Thursday, April 23, 2009

Georgia opposition tries to revive street campaign

Tents in the streets paralysed traffic in central Tbilisi and hundreds of cars crawled in convoy to the Georgian capital on Wednesday to breathe fresh life into an opposition campaign to oust the president.

Several thousand people, car horns blaring, answered opposition calls to travel to Tbilisi in a bid to boost numbers as the street campaign against President Mikheil Saakashvili nears its third week.

Opposition leaders are demanding the 41-year-old leader step down over his record on democracy and last year's disastrous war with Russia.

But Saakashvili has refused, and the authorities -- wary of repeating a 2007 police crackdown against the latest mass rallies against the president -- are observing patience with the protesters despite traffic chaos in the capital.

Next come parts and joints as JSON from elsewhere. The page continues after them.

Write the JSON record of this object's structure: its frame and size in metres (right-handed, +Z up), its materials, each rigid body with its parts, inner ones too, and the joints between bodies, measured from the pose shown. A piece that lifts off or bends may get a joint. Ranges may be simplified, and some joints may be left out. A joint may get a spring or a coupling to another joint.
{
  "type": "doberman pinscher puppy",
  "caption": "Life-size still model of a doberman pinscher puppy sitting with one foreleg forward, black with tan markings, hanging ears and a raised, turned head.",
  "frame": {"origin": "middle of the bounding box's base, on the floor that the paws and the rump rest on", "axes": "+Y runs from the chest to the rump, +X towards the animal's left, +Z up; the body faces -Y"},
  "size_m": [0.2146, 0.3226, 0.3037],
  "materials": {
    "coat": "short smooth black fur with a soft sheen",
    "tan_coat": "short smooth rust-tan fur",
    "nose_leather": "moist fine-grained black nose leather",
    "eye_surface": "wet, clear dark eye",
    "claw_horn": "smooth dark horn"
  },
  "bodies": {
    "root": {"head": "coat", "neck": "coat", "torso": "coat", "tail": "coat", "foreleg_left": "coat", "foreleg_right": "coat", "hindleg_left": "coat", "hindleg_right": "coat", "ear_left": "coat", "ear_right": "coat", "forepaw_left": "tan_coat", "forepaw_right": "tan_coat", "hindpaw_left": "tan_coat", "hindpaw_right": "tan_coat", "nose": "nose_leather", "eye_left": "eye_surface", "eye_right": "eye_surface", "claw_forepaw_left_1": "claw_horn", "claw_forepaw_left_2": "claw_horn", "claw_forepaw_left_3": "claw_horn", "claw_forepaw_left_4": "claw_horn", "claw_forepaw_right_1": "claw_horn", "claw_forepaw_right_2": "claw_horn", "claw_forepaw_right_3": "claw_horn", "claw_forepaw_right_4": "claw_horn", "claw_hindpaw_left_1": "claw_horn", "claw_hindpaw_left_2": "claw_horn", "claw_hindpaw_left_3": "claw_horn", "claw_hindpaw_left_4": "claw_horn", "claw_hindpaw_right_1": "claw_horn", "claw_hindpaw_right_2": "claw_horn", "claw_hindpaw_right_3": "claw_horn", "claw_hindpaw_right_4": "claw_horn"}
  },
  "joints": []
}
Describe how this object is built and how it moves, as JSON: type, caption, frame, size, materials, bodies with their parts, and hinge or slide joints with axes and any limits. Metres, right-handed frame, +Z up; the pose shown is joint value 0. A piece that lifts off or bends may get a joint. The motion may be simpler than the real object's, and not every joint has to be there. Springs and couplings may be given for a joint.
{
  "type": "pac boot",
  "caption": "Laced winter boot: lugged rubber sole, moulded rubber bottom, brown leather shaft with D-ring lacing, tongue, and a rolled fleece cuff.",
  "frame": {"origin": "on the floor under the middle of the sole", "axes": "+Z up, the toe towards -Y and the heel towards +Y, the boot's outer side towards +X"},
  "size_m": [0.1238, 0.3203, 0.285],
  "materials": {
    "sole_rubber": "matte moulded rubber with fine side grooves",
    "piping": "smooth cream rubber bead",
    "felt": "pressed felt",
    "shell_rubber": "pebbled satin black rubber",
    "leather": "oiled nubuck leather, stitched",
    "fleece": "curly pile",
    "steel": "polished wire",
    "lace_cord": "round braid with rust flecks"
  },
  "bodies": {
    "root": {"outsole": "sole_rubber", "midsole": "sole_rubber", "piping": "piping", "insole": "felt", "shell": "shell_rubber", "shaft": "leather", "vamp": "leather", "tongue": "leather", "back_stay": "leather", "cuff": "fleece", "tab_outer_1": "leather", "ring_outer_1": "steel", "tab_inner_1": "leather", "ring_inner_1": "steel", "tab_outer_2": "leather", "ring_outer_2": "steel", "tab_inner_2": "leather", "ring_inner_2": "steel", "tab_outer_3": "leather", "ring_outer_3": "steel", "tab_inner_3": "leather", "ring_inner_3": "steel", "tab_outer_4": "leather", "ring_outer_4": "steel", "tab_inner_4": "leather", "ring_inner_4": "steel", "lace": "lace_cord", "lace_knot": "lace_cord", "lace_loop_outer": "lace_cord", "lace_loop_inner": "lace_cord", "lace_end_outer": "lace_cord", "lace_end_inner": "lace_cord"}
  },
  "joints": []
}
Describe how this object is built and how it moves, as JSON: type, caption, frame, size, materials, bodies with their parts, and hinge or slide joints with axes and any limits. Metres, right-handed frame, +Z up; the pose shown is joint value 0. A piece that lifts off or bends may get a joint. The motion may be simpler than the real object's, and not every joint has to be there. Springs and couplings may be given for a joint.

Turnout has dwindled to just a few thousand from the peak of 60,000 when the campaign began on April 9. But opposition leaders deny the campaign is running out of steam.

Supporters have set up tents and improvised 'prison cells' down the central Rustaveli Avenue past parliament and other state buildings, forcing drivers to take to the backstreets.
The opposition promises to keep rallying and blocking streets until Saakashvili steps down, but analysts question the unity of the more than a dozen opposition leaders involved or their ability to draw enough people to force the president out.

"Much more people wanted to join us, but we decided that we would face difficulties with their accommodation in Tbilisi," Irakly Melashvili, opposition National Forum leader, said of the effort to draw supporters from outside the capital.

Critics accuse Saakashvili of monopolising power and exerting pressure on the judiciary and media since coming to power on the back of the 2003 "Rose Revolution".

Last year's five-day war with Russia, when Moscow crushed a Georgian assault on South Ossetia, emboldened critics who say Saakashvili -- perceived by some Georgians as brash and impulsive -- has made too many mistakes to stay in power until 2013.

But analysts say his ruling United National Movement retains wide support and his position appears strong, despite the defection of some top allies and several cabinet reshuffles.
They say the government is biding its time until more moderate opposition leaders lose patience with the street campaign and enter talks with the government.